— GIVEN INSTRUCTION —
Send back all the data below, exactly as given.

— PROVIDED DATA —
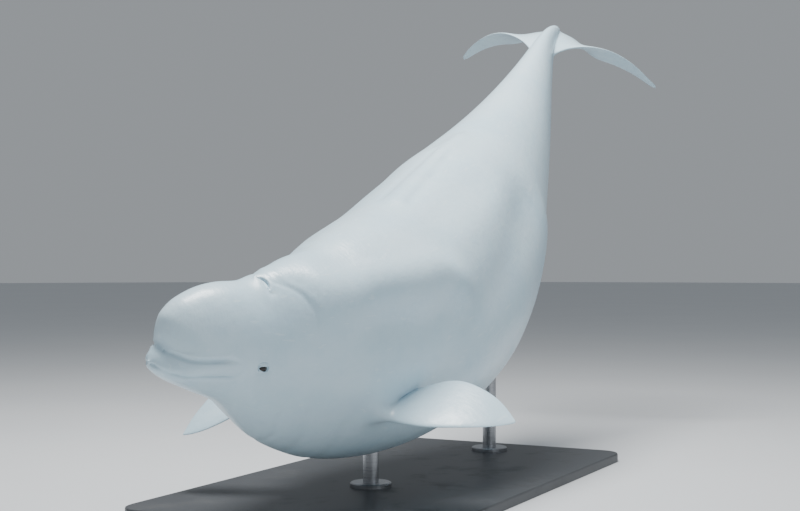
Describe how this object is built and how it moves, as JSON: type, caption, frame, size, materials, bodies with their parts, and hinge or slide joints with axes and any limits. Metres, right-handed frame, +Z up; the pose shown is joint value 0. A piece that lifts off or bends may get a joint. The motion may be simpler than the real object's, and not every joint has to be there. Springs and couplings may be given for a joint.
{
  "type": "beluga whale",
  "caption": "Life-size still model of an adult beluga whale, swimming with its head turned and tail raised, on a flat base with two rods.",
  "frame": {"origin": "on the floor, under the middle of the whole model's length and width", "axes": "+Z up, the whale's head towards -Y and its tail towards +Y, +X to the whale's left"},
  "size_m": [1.436, 3.8374, 2.2701],
  "materials": {
    "skin": "smooth satin skin, cool white",
    "eye": "glossy, near black brown",
    "stand_base": "matt dark paint",
    "stand_rod": "brushed"
  },
  "bodies": {
    "root": {"head": "skin", "lower_jaw": "skin", "neck": "skin", "chest": "skin", "trunk": "skin", "tail": "skin", "tail_stock": "skin", "flipper_left": "skin", "flipper_right": "skin", "fluke_left": "skin", "fluke_right": "skin", "eye_left": "eye", "eye_right": "eye", "stand_base": "stand_base", "stand_rod_front": "stand_rod", "stand_rod_rear": "stand_rod"}
  },
  "joints": []
}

— RESULT FOR THIS TASK —
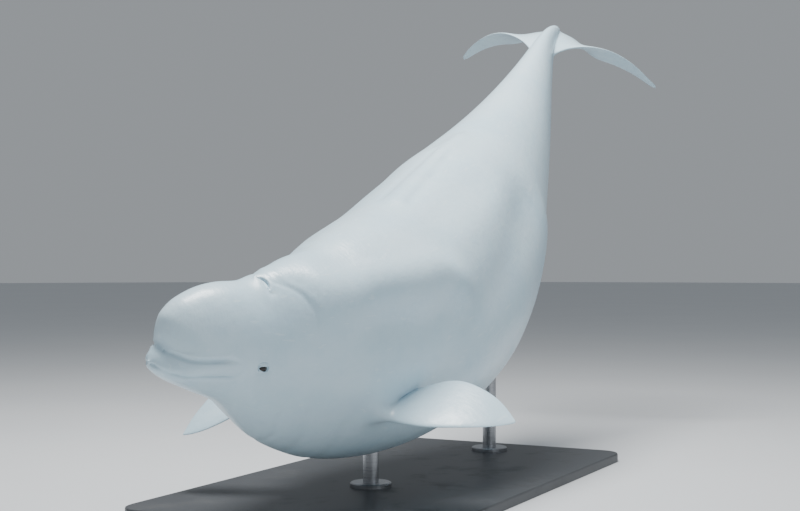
Describe how this object is built and how it moves, as JSON: type, caption, frame, size, materials, bodies with their parts, and hinge or slide joints with axes and any limits. Metres, right-handed frame, +Z up; the pose shown is joint value 0. A piece that lifts off or bends may get a joint. The motion may be simpler than the real object's, and not every joint has to be there. Springs and couplings may be given for a joint.
{
  "type": "beluga whale",
  "caption": "Life-size still model of an adult beluga whale, swimming with its head turned and tail raised, on a flat base with two rods.",
  "frame": {"origin": "on the floor, under the middle of the whole model's length and width", "axes": "+Z up, the whale's head towards -Y and its tail towards +Y, +X to the whale's left"},
  "size_m": [1.436, 3.8374, 2.2701],
  "materials": {
    "skin": "smooth satin skin, cool white",
    "eye": "glossy, near black brown",
    "stand_base": "matt dark paint",
    "stand_rod": "brushed"
  },
  "bodies": {
    "root": {"head": "skin", "lower_jaw": "skin", "neck": "skin", "chest": "skin", "trunk": "skin", "tail": "skin", "tail_stock": "skin", "flipper_left": "skin", "flipper_right": "skin", "fluke_left": "skin", "fluke_right": "skin", "eye_left": "eye", "eye_right": "eye", "stand_base": "stand_base", "stand_rod_front": "stand_rod", "stand_rod_rear": "stand_rod"}
  },
  "joints": []
}